PROBLEM:
Copy down every line where the string "frame" shows up.

begin

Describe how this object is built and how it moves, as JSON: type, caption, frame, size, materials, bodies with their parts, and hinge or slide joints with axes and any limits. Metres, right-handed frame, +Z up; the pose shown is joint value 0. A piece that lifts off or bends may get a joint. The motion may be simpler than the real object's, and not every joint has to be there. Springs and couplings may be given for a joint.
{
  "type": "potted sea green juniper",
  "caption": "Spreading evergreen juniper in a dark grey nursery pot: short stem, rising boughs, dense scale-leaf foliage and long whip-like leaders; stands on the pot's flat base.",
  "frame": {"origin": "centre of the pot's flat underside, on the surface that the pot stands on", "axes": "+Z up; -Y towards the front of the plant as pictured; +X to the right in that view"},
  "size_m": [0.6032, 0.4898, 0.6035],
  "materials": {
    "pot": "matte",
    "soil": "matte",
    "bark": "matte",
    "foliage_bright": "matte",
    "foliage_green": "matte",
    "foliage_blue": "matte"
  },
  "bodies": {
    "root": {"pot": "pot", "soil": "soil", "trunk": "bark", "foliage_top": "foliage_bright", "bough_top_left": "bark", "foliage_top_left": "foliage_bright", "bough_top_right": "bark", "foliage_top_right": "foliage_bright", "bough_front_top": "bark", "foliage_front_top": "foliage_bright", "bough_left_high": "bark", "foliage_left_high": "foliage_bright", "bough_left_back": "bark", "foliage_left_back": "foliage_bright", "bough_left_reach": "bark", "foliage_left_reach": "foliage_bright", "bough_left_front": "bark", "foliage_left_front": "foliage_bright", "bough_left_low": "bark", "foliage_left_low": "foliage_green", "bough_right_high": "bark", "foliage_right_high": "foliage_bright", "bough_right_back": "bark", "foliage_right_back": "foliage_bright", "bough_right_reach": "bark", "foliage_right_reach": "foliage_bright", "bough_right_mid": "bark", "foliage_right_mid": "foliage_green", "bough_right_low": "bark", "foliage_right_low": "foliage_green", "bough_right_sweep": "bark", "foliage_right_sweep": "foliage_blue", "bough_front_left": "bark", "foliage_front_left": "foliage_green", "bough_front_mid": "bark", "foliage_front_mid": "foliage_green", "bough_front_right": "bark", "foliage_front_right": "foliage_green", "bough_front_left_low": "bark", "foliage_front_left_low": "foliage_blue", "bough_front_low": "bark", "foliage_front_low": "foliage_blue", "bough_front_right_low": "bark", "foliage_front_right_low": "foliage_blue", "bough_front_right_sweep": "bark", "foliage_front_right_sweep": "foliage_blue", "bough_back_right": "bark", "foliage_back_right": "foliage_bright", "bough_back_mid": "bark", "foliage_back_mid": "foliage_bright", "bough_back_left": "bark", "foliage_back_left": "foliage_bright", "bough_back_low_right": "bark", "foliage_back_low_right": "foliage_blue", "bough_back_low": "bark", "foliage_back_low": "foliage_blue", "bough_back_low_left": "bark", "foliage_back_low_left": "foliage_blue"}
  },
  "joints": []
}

end
begin

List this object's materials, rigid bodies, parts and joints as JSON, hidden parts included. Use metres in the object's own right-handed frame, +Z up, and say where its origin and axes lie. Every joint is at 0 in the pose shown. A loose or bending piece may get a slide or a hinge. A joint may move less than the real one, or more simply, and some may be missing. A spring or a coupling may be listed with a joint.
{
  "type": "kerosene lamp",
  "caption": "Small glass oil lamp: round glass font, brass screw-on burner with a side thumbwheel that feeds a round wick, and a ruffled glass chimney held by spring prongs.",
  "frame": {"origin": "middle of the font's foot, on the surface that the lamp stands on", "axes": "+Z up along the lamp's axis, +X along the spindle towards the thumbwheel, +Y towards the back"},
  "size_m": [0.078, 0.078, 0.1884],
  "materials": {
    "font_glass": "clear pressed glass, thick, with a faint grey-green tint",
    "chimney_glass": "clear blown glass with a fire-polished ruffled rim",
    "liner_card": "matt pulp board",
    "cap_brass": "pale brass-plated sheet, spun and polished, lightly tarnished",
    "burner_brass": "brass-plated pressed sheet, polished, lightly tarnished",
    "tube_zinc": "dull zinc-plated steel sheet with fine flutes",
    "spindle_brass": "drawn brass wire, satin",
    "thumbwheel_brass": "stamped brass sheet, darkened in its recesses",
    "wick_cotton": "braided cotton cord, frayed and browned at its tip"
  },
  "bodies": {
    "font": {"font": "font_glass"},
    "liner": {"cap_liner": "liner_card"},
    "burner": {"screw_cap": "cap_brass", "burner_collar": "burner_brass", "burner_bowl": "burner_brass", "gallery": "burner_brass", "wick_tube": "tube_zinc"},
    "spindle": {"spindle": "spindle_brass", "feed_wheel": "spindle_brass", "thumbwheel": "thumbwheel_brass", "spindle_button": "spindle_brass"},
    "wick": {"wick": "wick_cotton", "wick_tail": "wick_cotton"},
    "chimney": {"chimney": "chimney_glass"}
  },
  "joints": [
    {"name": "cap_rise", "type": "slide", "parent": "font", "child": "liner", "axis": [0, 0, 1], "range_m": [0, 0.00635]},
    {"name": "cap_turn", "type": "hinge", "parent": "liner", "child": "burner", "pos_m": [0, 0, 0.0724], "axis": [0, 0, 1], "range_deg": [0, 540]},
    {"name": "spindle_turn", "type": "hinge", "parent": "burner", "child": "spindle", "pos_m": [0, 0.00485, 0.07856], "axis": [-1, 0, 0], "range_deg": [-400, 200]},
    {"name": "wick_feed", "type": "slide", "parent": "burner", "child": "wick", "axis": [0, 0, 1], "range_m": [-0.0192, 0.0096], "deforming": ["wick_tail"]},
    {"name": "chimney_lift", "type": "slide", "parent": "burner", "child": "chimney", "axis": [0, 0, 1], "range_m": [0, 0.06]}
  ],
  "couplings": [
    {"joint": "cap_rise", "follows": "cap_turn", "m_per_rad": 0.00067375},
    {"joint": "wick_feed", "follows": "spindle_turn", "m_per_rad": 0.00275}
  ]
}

end

CORRECT RESULT:
Describe how this object is built and how it moves, as JSON: type, caption, frame, size, materials, bodies with their parts, and hinge or slide joints with axes and any limits. Metres, right-handed frame, +Z up; the pose shown is joint value 0. A piece that lifts off or bends may get a joint. The motion may be simpler than the real object's, and not every joint has to be there. Springs and couplings may be given for a joint.
  "frame": {"origin": "centre of the pot's flat underside, on the surface that the pot stands on", "axes": "+Z up; -Y towards the front of the plant as pictured; +X to the right in that view"},
List this object's materials, rigid bodies, parts and joints as JSON, hidden parts included. Use metres in the object's own right-handed frame, +Z up, and say where its origin and axes lie. Every joint is at 0 in the pose shown. A loose or bending piece may get a slide or a hinge. A joint may move less than the real one, or more simply, and some may be missing. A spring or a coupling may be listed with a joint.
  "frame": {"origin": "middle of the font's foot, on the surface that the lamp stands on", "axes": "+Z up along the lamp's axis, +X along the spindle towards the thumbwheel, +Y towards the back"},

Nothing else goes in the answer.